The Microscaling Trick
The “MX” in MXFP4 stands for microscaling. Instead of every number carrying its own exponent, a block of numbers (commonly 32 values) shares a single 8-bit scaling factor.
Inside each block, every value is stored in just 4 bits:
- 1 sign bit
- 3 mantissa bits
The shared 8-bit exponent rescales the entire block so that all values fit within the reduced mantissa range.
For example, consider weights [0.5, –0.2, 0.8, 0.35]. If the shared exponent is chosen as $2^{–1}$:
- 0.5 becomes $1.0 \times 2^{–1}$ → stored as “1.0” in 4 bits
- –0.2 becomes approximately $–0.4 \times 2^{–1}$ → stored as “–0.4” in 4 bits
- and so on, with rounding as needed
This approach gives enough resolution for values of similar magnitude, which is very common inside a neural network layer.
Why 4 Bits Are Powerful
The shift to 4-bit storage brings three big benefits:
1. Memory Efficiency
A model with 200 billion parameters stored in FP16 (16 bits) needs about 400 GB just for weights:
$$ 200 \times 10^9 \times 16 \text{ bits} = 3.2 \times 10^{12} \text{ bits} = 400 \text{ GB} $$
With MXFP4:
$$ 200 \times 10^9 \times 4 \text{ bits} = 8 \times 10^{11} \text{ bits} = 100 \text{ GB} $$
That’s a 75% reduction. It means models that once needed hundreds of GPUs can now fit on far fewer, lowering both cost and barrier to entry.
2. Faster Training
Moving data between memory and compute units is a major bottleneck. Because 4-bit numbers are one-quarter the size of FP16, GPUs can move up to 4× more parameters per memory cycle. In practice, full end-to-end training throughput often improves by 1.5–2×, depending on hardware and model design.
3. Lower Energy Use
Less data movement and shorter compute cycles mean less energy consumed. For massive training runs that last weeks, the savings in power bills and carbon footprint are significant.

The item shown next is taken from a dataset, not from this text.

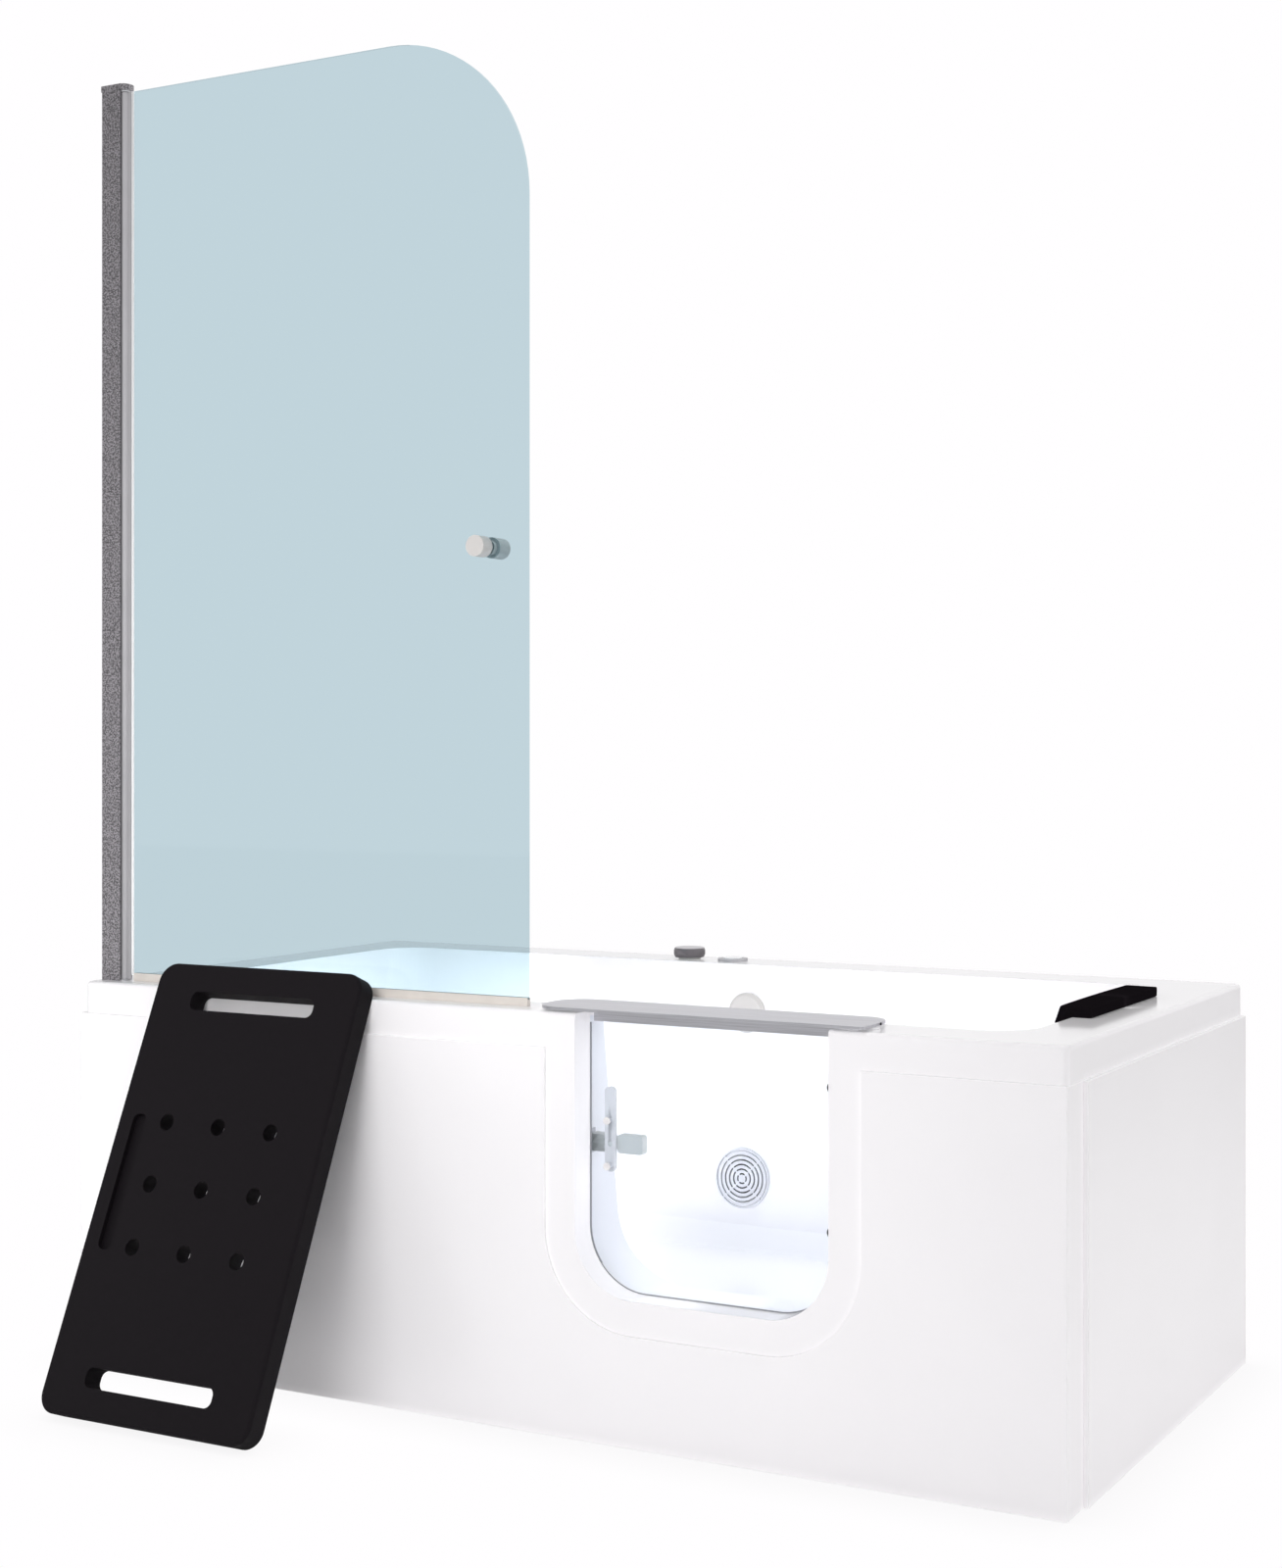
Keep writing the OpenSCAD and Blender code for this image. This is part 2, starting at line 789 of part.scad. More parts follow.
module rail_pads() {
    color("white") from_corner()
        for (x = [door_x - rail_left + rest_r - 4, jamb_x1 + rail_right - rest_r + 4])
            translate([x, rail_d / 2 - 14, rim_h + run_gap]) cylinder(r = rest_r, h = rail_gap - run_gap);
}

// Latch

module latch_plate() {
    half = plate_w / 2;
    color("silver") from_corner() along_y(glass_back, plate_t) difference() {
        rounded_rect(latch_x - half, latch_z - plate_down, latch_x + half, latch_z + plate_up, half - 1);
        translate([latch_x, latch_z]) circle(bolt_r + fit_gap);
        for (z = [latch_z - plate_down + half, latch_z + screw_up]) translate([latch_x, z]) circle(3.2);
    }
}

module latch_body() {
    color("gray") from_corner() difference() {
        block(body_x0, glass_back, latch_z - body_half, body_x1, glass_back + body_d, latch_z + body_half);
        translate([body_x0 - 1, bolt_y, latch_z]) rotate([0, 90, 0])
            cylinder(r = bolt_r + fit_gap, h = body_x1 - body_x0 + 2);
    }
}

module latch_screws() {
    color("silver") from_corner()
        for (z = [latch_z - plate_down + plate_w / 2, latch_z + screw_up]) {
            along_y(glass_y - 2.5, 2.5) translate([latch_x, z]) circle(5.5);
            along_y(glass_y, glass_t + plate_t - 0.5) translate([latch_x, z]) circle(3.2);
        }
}

module latch_handle() {
    half = plate_w / 2;
    color("gray") from_corner() {
        along_y(handle_y, handle_t) {
            translate([latch_x, latch_z]) circle(half);
            translate([latch_x, latch_z - half + 1]) square([half + 12, plate_w - 2]);
            rounded_rect(latch_x + half + 0.5, latch_z - grip_half,
                latch_x + handle_reach, latch_z + grip_half, 5);
        }
        along_y(glass_back + 0.5, plate_t + 1) translate([latch_x, latch_z]) circle(bolt_r);
    }
}

module latch_bolt() {
    color("silver") from_corner() translate([body_x0, bolt_y, latch_z]) rotate([0, 90, 0])
        cylinder(r = bolt_r, h = body_x1 - body_x0 - run_gap);
}

// Waste and overflow

module waste_grille() {
    pitch = (grille_r - 12) / ring_count;
    color("silver") from_corner() on_back_wall(waste_z) translate([0, 0, 0.2]) difference() {
        cylinder(r = grille_r, h = 4);
        for (i = [0 : ring_count]) {
            mid = 6 + pitch * (i + 0.28);
            difference() {
                pipe(mid + pitch * 0.16, mid - pitch * 0.16, -1, 5);
                for (a = [45, 135]) rotate([0, 0, a]) translate([-grille_r, -1.5, -2])
                    cube([2 * grille_r, 3, 8]);
            }
        }
    }
}

module waste_gasket() {
    color("dimgray") from_corner() on_back_wall(waste_z) pipe(cup_r + 8, neck_r, -shell_t - 2, -shell_t);
}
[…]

MXFP4 shows how much efficiency can come from a smart numerical design. By combining shared scaling with compact 4-bit storage, it manages to keep models stable during training while slashing memory, bandwidth, and power needs. It’s not just about training bigger models—it’s about training them faster, cheaper, and in a way that uses fewer resources.